▶ PROVIDED RECORDS
- - -
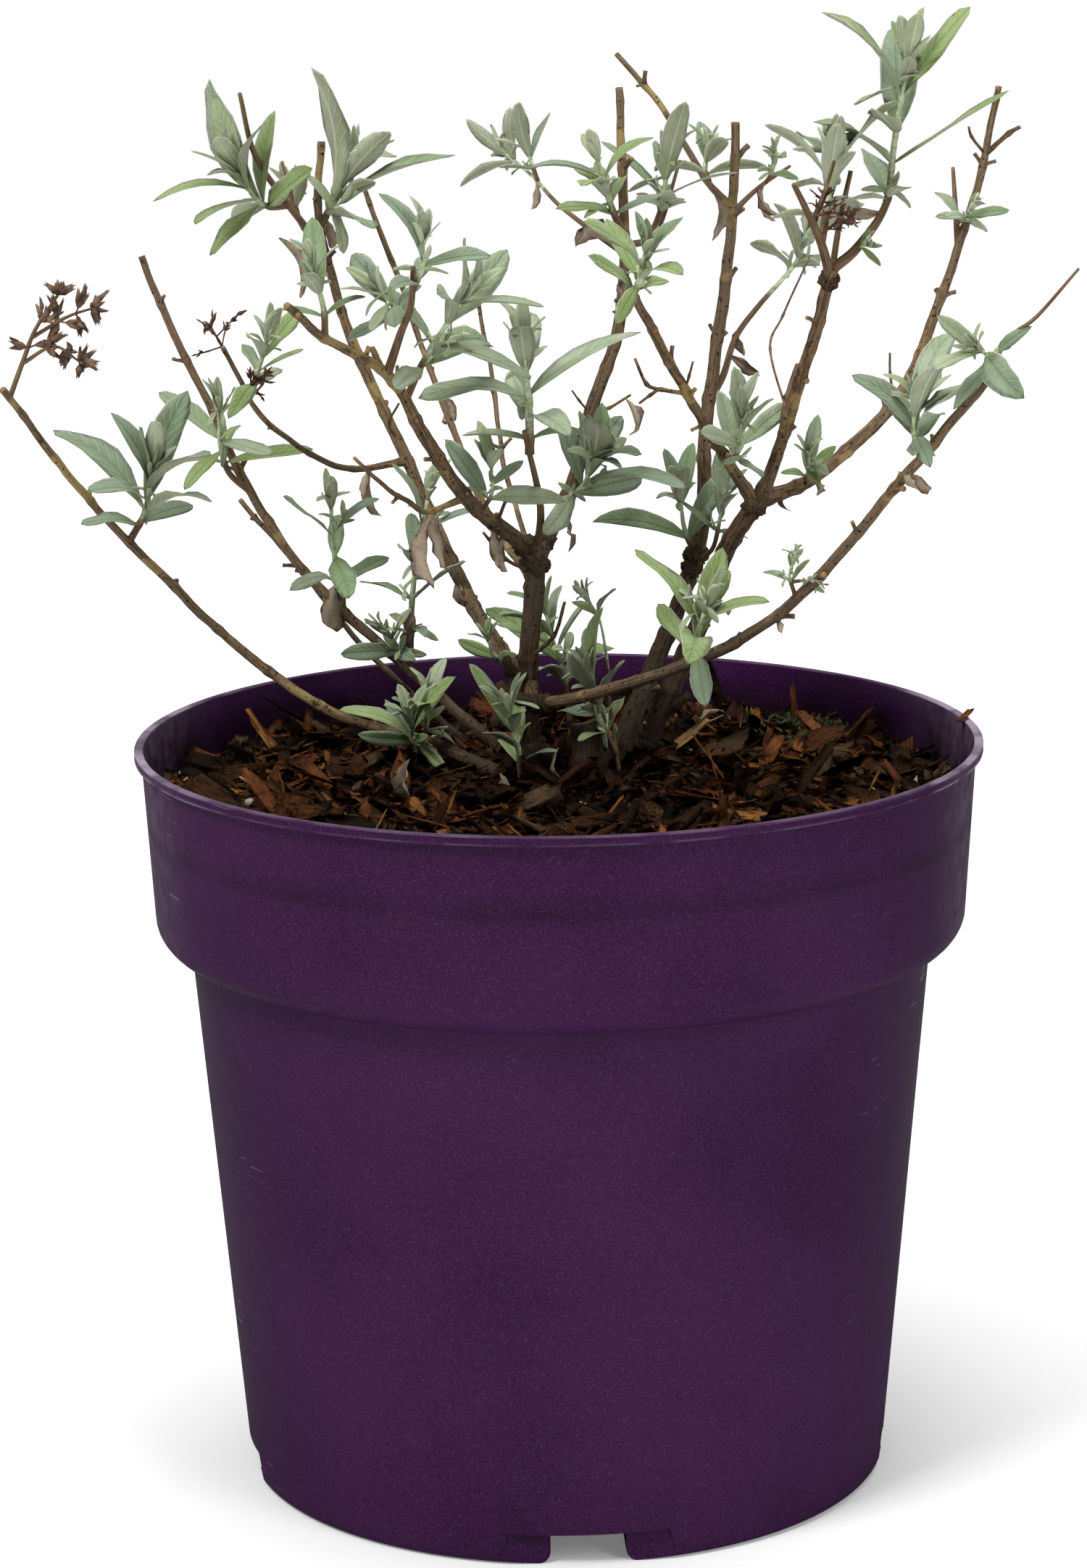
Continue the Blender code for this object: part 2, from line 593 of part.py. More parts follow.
- - -
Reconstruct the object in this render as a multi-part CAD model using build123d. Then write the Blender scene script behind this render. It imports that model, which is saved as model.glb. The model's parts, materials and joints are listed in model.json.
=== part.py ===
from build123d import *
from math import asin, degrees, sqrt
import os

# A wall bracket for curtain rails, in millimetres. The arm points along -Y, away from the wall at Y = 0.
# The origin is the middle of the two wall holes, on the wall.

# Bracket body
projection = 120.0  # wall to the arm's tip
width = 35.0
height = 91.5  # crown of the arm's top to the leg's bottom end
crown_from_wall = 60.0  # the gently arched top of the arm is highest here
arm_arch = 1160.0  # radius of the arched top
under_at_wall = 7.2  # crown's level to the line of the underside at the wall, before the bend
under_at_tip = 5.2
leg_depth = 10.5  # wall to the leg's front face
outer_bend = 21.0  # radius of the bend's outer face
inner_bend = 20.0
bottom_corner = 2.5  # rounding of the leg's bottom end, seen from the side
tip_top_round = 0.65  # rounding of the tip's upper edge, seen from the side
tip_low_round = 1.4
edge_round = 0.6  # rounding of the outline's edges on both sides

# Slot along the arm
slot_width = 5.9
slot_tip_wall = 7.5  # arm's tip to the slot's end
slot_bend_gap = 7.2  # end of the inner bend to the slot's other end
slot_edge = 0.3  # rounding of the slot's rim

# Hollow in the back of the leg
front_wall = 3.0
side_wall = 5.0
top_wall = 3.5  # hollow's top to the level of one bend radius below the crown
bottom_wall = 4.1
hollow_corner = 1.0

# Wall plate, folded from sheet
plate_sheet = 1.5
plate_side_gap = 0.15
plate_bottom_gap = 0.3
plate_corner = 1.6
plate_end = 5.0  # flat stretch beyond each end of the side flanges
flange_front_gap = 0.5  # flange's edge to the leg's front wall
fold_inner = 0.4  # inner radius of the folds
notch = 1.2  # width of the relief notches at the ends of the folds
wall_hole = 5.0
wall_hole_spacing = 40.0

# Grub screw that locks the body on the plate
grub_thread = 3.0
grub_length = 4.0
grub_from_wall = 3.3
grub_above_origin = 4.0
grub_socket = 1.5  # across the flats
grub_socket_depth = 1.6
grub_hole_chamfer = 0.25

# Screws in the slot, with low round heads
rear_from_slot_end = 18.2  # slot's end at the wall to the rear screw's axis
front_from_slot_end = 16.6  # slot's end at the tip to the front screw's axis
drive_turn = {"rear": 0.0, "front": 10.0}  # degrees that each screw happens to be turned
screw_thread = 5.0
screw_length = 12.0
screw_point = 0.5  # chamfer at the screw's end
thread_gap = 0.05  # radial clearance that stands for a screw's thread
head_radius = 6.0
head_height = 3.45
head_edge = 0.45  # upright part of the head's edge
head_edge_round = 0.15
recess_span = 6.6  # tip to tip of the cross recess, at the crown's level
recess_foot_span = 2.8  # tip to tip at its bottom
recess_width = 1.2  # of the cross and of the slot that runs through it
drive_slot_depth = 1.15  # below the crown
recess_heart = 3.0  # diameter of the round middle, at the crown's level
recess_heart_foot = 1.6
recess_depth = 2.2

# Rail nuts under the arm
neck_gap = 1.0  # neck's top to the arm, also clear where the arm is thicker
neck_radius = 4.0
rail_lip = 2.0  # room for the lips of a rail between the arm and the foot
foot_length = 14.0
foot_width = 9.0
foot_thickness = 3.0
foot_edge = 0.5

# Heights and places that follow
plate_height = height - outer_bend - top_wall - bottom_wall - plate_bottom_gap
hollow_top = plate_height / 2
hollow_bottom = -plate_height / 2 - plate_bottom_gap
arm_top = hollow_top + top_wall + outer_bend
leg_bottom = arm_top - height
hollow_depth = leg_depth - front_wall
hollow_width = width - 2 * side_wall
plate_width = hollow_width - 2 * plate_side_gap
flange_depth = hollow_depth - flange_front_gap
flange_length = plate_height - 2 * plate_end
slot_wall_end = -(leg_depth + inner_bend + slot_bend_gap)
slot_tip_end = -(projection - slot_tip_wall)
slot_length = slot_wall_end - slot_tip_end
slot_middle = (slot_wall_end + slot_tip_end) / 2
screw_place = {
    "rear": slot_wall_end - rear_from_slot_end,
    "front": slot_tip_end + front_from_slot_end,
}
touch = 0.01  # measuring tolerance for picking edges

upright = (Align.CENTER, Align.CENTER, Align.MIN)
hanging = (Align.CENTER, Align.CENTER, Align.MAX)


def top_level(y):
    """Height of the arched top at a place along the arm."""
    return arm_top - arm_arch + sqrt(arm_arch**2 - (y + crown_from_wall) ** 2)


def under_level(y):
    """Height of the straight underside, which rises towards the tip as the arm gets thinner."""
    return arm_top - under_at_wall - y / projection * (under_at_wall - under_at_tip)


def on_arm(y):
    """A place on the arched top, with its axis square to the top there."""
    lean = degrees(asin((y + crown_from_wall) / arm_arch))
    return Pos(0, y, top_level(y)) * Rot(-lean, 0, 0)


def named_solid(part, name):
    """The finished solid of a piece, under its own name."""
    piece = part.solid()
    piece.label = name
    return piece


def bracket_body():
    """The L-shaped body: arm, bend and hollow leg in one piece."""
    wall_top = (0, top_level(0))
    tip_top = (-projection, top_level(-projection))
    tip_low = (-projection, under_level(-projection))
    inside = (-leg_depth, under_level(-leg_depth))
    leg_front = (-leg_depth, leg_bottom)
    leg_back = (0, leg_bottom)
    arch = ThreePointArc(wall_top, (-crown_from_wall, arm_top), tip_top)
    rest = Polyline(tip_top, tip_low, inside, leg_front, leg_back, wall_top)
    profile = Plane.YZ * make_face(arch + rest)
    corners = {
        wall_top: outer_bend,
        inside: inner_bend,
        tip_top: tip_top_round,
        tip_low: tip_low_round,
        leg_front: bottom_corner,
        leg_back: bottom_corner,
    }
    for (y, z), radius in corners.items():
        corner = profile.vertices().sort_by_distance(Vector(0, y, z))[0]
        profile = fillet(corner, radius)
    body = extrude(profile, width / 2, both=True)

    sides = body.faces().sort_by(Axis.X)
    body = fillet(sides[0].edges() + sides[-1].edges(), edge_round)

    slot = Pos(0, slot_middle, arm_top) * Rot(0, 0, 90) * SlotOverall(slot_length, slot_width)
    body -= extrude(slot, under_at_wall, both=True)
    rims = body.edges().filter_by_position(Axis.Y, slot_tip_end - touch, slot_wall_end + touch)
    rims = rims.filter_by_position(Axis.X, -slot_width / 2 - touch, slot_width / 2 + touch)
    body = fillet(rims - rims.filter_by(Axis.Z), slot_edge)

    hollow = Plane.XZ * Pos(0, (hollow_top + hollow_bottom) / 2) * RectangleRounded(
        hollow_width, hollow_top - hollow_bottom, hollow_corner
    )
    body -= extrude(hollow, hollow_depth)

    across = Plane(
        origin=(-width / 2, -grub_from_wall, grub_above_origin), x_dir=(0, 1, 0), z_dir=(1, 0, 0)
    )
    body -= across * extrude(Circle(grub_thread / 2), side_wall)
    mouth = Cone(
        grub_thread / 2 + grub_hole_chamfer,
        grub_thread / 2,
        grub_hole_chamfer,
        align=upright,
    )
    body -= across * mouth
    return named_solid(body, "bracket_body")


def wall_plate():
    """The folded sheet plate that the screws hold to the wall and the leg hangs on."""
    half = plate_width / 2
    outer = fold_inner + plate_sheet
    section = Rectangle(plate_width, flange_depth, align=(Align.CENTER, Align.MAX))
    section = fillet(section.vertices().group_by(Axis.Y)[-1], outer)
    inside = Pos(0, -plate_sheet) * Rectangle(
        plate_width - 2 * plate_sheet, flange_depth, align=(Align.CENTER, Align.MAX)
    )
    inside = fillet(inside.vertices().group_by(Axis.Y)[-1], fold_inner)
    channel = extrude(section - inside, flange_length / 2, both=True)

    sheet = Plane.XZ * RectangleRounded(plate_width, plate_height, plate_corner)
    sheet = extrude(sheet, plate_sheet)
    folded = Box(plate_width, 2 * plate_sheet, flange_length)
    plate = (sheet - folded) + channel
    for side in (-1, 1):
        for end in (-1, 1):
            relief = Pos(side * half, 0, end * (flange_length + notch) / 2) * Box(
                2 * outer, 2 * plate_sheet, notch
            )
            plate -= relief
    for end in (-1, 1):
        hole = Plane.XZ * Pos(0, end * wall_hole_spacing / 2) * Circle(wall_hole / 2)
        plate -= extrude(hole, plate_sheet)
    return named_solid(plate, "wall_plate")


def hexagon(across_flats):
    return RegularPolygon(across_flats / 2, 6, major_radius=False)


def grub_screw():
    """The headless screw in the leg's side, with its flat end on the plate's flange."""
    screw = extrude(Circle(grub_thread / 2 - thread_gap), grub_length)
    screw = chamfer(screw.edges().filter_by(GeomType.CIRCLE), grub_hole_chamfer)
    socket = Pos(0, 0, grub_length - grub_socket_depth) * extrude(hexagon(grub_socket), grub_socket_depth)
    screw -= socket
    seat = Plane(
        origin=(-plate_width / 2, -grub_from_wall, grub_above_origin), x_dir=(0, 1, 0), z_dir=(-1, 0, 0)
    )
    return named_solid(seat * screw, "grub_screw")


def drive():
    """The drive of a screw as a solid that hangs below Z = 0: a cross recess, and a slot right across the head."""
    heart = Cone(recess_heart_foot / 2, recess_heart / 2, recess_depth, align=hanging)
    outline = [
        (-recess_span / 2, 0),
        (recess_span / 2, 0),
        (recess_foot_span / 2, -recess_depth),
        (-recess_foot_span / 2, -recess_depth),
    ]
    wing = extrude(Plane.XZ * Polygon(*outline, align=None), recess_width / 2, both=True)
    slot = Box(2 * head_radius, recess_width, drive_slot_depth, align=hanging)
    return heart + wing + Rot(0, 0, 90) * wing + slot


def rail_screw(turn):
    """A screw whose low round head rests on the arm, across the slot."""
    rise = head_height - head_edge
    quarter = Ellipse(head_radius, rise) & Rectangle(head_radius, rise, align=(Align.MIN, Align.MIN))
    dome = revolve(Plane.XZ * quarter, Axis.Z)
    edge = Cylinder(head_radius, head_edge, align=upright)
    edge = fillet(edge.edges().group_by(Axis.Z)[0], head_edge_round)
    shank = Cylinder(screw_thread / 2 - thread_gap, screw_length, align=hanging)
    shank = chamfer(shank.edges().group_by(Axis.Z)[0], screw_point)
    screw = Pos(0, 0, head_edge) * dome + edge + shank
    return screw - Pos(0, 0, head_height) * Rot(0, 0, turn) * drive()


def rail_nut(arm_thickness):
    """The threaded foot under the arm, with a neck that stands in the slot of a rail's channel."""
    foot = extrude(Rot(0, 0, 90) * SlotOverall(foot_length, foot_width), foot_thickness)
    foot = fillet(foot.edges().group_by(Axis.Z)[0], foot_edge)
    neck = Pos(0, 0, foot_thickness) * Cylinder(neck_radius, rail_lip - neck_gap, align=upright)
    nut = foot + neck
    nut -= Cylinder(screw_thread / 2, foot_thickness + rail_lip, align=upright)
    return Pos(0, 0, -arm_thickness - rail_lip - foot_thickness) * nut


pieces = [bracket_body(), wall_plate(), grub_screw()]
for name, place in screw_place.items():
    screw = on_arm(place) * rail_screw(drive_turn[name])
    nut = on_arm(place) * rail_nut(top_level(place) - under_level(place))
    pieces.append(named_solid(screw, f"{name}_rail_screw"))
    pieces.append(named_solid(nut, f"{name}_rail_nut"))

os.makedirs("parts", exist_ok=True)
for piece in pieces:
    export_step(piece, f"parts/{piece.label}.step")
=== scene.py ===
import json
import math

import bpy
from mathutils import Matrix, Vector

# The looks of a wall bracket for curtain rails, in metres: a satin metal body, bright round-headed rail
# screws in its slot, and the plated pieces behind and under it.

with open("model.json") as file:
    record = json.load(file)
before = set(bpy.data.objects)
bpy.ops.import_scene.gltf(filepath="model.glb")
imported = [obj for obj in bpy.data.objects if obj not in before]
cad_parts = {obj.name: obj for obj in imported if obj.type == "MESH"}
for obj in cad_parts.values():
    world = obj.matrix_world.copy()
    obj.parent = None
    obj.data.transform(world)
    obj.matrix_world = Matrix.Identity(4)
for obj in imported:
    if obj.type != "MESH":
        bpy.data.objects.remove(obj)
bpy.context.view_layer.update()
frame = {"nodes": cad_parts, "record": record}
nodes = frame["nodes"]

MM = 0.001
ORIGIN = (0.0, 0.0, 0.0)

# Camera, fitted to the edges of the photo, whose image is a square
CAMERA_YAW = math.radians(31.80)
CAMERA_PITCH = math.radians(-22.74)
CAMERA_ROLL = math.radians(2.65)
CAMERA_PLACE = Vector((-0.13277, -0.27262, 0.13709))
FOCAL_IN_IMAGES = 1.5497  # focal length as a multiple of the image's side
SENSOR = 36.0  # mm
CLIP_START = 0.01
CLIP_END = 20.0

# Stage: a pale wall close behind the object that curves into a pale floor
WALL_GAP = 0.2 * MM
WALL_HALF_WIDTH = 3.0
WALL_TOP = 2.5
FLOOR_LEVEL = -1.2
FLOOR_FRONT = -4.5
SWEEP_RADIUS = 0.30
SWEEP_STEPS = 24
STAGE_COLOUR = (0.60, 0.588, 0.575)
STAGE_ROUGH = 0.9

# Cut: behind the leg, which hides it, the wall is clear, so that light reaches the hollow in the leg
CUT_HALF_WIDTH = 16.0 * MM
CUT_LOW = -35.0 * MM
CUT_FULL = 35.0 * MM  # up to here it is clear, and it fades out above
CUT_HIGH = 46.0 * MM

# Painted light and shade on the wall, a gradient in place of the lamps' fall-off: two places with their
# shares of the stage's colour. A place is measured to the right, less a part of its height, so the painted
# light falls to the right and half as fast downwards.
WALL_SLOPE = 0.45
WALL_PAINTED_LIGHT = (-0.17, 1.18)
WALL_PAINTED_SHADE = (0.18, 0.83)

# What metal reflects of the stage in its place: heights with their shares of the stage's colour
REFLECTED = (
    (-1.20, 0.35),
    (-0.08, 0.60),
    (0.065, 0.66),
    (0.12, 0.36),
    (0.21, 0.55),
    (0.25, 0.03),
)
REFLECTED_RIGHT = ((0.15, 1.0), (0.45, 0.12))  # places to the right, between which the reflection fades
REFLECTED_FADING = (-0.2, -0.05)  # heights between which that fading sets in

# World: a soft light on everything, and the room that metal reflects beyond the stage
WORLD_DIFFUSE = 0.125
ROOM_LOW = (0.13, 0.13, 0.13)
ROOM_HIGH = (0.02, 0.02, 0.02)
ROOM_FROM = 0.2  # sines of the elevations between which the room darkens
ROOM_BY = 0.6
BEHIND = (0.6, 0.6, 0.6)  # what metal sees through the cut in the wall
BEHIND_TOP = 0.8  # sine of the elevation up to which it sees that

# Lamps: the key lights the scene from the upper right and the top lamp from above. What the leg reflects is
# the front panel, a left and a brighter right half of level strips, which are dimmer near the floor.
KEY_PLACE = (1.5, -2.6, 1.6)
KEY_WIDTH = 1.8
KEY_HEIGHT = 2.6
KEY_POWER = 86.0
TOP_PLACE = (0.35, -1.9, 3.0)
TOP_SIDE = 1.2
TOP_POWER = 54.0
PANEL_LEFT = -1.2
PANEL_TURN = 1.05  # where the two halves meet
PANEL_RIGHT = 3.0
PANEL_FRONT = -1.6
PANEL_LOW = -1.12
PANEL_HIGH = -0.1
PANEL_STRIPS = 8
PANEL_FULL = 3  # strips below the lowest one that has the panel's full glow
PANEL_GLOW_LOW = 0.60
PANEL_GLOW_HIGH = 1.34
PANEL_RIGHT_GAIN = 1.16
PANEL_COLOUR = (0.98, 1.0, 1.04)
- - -
▶ REQUIREMENT
Reproduce exactly the lines from the line with "pieces = [bracket_body(), wall_plate(), grub_screw()]" through the line with "before = set(bpy.data.objects)", both end lines included, and only those lines.

▶ FINAL RESULT
pieces = [bracket_body(), wall_plate(), grub_screw()]
for name, place in screw_place.items():
    screw = on_arm(place) * rail_screw(drive_turn[name])
    nut = on_arm(place) * rail_nut(top_level(place) - under_level(place))
    pieces.append(named_solid(screw, f"{name}_rail_screw"))
    pieces.append(named_solid(nut, f"{name}_rail_nut"))

os.makedirs("parts", exist_ok=True)
for piece in pieces:
    export_step(piece, f"parts/{piece.label}.step")
=== scene.py ===
import json
import math

import bpy
from mathutils import Matrix, Vector

# The looks of a wall bracket for curtain rails, in metres: a satin metal body, bright round-headed rail
# screws in its slot, and the plated pieces behind and under it.

with open("model.json") as file:
    record = json.load(file)
before = set(bpy.data.objects)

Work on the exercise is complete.